13. The method of claim 10 wherein the combining step comprises a majority vote method, wherein the same example input data is presented to each candidate labeler, with the candidate labeler associated with the most common predicted label being selected for inclusion in the ensemble.

14. The method of claim 13 wherein the majority vote method is modified by weighting votes for candidate labelers based upon at least one of the following two criteria:

confidence scores or sub-domain relevance;

abstention of votes for low-confidence predictions by individual candidate labelers.

15. The method of claim 9 wherein the new dataset, the target labeler, and the target index are added to the existing archive.

16. The method of claim 9 wherein the index similarity scoring module detects an under-addressed sub-domain associated with a candidate labeler.

17. The method of claim 16 wherein the index similarity scoring module automatically adds a labeler to the ensemble to compensate for the under-addressed sub-domain.

18. The method of claim 9 wherein the index similarity scoring module defines a specification for a new labeler that will compensate for the under-addressed sub-domain.

19. The method of claim 9 wherein the index generating step comprises a combination of the following two methods to generate indices:

a topic-modeling based method; and

a probabilistic method wherein the probability that a candidate labeler will produce a given label is compared with the probability that the candidate labeler will produce an alternative label.

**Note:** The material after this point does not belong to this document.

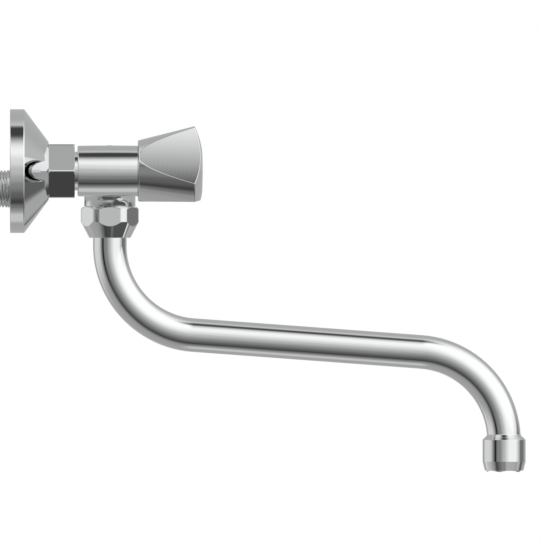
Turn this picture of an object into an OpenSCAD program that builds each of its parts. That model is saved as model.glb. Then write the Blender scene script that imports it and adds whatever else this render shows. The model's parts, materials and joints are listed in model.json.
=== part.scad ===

20. At least one computer readable medium comprising computer program instructions for creating an ensemble of machine learning labelers, said instructions comprising the steps of:

selecting a set of candidate labelers associated with a dataset in an existing archive;

generating an index for each candidate labeler;

selecting at least one target labeler from a new dataset;

generating an index for said target labeler; and

comparing the indices of each candidate labeler against the index for the target labeler, thereby producing a similarity score for each candidate labeler.